* START AVAILABLE RECORDS *

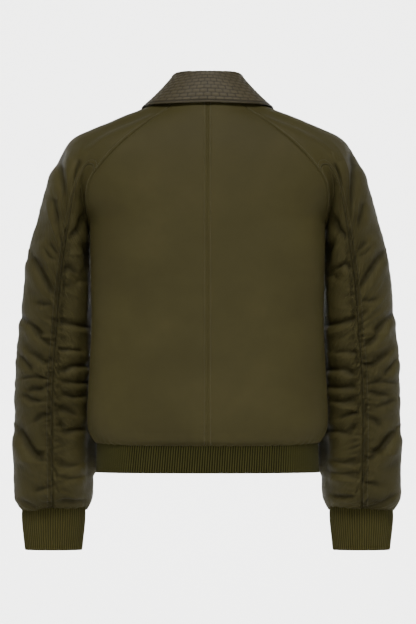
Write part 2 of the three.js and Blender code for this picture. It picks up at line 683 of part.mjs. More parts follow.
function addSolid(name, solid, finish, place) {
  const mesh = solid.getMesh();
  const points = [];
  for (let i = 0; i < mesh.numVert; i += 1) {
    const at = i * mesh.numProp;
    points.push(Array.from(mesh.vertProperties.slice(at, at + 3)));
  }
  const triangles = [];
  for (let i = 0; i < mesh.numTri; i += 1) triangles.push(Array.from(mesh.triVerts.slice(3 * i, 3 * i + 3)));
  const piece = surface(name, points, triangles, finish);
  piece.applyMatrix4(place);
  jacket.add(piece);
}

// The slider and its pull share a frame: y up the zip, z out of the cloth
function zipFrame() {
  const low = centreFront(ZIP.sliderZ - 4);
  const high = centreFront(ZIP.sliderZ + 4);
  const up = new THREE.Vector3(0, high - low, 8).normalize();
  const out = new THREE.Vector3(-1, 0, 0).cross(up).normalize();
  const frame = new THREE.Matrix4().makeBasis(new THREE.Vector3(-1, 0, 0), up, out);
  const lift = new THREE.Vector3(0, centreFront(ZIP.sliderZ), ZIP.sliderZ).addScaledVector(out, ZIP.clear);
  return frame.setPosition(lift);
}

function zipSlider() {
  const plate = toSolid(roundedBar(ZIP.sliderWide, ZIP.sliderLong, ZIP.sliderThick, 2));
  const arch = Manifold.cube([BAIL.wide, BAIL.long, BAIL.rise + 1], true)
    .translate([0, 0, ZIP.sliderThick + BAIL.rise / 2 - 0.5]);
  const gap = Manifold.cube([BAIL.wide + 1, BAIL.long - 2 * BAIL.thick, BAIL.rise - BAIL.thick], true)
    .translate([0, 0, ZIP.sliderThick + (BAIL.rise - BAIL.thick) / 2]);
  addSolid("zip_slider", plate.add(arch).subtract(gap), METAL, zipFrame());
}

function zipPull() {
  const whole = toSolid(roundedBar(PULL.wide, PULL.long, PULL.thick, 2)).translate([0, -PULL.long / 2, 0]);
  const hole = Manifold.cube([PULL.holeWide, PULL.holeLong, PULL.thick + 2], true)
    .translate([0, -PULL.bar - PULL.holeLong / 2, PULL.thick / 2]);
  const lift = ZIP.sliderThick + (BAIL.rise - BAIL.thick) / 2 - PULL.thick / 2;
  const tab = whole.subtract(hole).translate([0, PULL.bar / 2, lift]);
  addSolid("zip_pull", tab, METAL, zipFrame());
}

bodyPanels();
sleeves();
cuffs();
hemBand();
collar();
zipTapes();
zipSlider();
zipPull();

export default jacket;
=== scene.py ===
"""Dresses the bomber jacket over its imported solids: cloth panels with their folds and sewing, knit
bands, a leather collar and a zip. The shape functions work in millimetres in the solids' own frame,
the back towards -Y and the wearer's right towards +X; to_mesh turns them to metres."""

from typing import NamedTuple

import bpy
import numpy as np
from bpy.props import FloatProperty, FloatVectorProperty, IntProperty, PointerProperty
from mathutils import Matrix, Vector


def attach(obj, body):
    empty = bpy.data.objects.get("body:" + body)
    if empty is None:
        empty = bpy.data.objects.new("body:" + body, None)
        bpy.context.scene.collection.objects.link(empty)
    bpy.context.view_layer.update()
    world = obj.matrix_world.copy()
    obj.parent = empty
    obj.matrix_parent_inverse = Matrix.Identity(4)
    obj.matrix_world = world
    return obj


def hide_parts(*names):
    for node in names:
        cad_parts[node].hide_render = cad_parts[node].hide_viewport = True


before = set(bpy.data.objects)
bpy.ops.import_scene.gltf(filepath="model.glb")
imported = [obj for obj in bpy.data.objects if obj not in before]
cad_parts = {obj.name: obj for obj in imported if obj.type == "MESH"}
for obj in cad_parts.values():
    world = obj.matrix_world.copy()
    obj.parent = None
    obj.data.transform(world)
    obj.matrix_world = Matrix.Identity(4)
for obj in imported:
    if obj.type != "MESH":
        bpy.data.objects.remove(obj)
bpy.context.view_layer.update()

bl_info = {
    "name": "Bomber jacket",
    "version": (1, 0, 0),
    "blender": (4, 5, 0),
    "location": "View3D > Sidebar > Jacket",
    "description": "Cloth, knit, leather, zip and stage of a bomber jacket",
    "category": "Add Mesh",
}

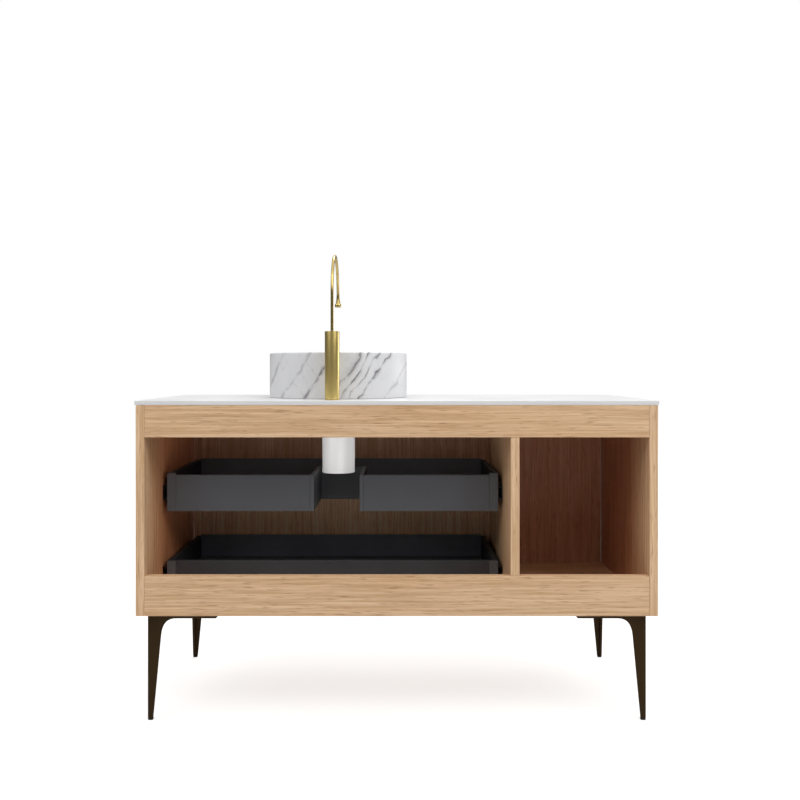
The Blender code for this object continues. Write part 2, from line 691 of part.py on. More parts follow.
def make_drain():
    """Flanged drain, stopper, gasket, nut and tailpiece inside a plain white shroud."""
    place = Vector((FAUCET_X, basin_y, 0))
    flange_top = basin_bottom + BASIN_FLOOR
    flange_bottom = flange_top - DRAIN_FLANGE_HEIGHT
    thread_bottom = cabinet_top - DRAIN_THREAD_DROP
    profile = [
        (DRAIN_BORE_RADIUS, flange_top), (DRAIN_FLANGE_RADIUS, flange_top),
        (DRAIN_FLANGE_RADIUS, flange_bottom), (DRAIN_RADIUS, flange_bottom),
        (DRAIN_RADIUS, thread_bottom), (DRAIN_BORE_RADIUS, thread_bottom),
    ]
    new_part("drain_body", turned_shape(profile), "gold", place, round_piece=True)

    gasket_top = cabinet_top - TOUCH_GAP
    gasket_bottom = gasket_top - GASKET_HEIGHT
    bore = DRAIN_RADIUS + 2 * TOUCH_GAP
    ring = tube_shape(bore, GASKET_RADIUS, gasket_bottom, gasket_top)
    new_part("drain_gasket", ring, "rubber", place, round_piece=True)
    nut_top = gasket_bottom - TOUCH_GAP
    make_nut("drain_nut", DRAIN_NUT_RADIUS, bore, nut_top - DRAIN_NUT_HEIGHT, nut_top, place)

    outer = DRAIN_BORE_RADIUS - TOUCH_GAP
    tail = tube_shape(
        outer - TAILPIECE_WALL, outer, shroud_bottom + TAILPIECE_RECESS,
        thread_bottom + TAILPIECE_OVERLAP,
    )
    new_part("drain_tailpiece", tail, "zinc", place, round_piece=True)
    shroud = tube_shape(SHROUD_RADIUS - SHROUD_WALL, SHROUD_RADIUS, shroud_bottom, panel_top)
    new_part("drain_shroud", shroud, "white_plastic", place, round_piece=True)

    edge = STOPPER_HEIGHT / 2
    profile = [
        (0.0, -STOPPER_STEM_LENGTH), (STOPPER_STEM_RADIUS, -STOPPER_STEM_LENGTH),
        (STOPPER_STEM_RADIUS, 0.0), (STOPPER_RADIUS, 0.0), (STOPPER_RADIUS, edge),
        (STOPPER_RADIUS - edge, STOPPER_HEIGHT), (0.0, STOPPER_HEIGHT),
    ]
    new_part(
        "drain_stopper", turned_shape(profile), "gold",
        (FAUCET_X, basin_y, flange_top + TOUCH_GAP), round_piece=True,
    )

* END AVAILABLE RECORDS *

▸ WHAT YOU WILL DO:
Take the listing above and repeat exactly the lines from the one containing "bodyPanels();" through the one containing "imported = [obj", both included.

▸ CORRECT RESULT:
bodyPanels();
sleeves();
cuffs();
hemBand();
collar();
zipTapes();
zipSlider();
zipPull();

export default jacket;
=== scene.py ===
"""Dresses the bomber jacket over its imported solids: cloth panels with their folds and sewing, knit
bands, a leather collar and a zip. The shape functions work in millimetres in the solids' own frame,
the back towards -Y and the wearer's right towards +X; to_mesh turns them to metres."""

from typing import NamedTuple

import bpy
import numpy as np
from bpy.props import FloatProperty, FloatVectorProperty, IntProperty, PointerProperty
from mathutils import Matrix, Vector


def attach(obj, body):
    empty = bpy.data.objects.get("body:" + body)
    if empty is None:
        empty = bpy.data.objects.new("body:" + body, None)
        bpy.context.scene.collection.objects.link(empty)
    bpy.context.view_layer.update()
    world = obj.matrix_world.copy()
    obj.parent = empty
    obj.matrix_parent_inverse = Matrix.Identity(4)
    obj.matrix_world = world
    return obj


def hide_parts(*names):
    for node in names:
        cad_parts[node].hide_render = cad_parts[node].hide_viewport = True


before = set(bpy.data.objects)
bpy.ops.import_scene.gltf(filepath="model.glb")
imported = [obj for obj in bpy.data.objects if obj not in before]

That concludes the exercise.